Ramez Naam's Nexus trilogy has concluded with a huge, thrilling, globe-spanning book called Apex that nailed it.

Science fiction is always allegorical, but at it's best, it works as both allegory and plausible futurism, and that's the sweet spot bioscientist Ramez Naam's hit with his first three books, the Nexus trilogy, which tells the story of club kid/neurohackers who change the planet by releasing neural enhancements that allow people to run "Nexus OS" — a free, open operating system — on their own brains.

Naturally, this sparks a moral panic, for all the usual reasons — terrorism, immorality, sex, sybaritic pleasures. More deep and well-played is the fear that Nexus — as well as other posthuman/transhuman technologies, including quantum-computer-based AIs — are making humanity obsolete, consigning the children of people who don't want to be neural interface beta-testers to the scrapheap of history.

Bruce Sterling defines a technothriller as "a science fiction novel with the president in it." But Naam's 21st century brand of technothrillerism has the president, as well as the Premier of China, the PM of India, and the King of Thailand, and enough geopolitics to go with the action to satisfy any Risk player.
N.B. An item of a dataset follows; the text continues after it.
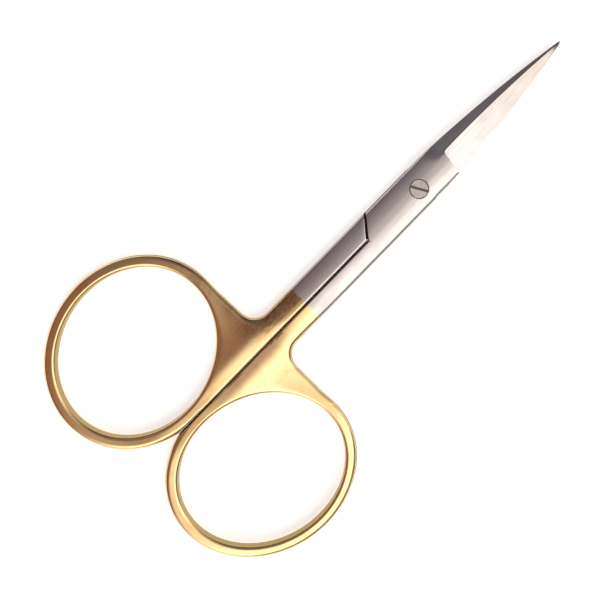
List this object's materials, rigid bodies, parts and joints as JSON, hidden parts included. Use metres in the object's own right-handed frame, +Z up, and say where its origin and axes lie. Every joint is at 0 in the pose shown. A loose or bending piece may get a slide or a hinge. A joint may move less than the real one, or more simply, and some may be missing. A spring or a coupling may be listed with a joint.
{
  "type": "fine-work scissors",
  "caption": "Small straight scissors with round finger rings, a lapped screw joint and narrow pointed blades.",
  "frame": {"origin": "on the pivot screw's axis, in the plane that the closed scissors lie on", "axes": "+Y along the closed blades to the tips, +X to the finger ring of the upper half, +Z up out of the screw head"},
  "size_m": [0.0572, 0.1015, 0.0028],
  "materials": {
    "front_steel": "satin steel, with polished gold plating from the rear of the shank back over the finger ring",
    "back_steel": "satin steel, with polished gold plating from the rear of the shank back over the finger ring",
    "screw_steel": "turned steel with a plain driver slot"
  },
  "bodies": {
    "back": {"back_half": "back_steel", "pivot_screw": "screw_steel"},
    "front": {"front_half": "front_steel"}
  },
  "joints": [
    {"name": "pivot", "type": "hinge", "parent": "back", "child": "front", "pos_m": [0, 0, 0.0014], "axis": [0, 0, 1], "range_deg": [0, 80]}
  ]
}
As with the first two volumes, Apex is a fat book that reads like a skinny one, racing through its well-turned plot to a conclusion that ties together every loose thread of every one of the trilogy's cast of thousands. From next-generation protest techniques to warfare in the age of autonomous weaponry to the nature of human rights in a world of transhumanism, Apex has ideas, eyeball kicks, and rollercoaster thrills to spare.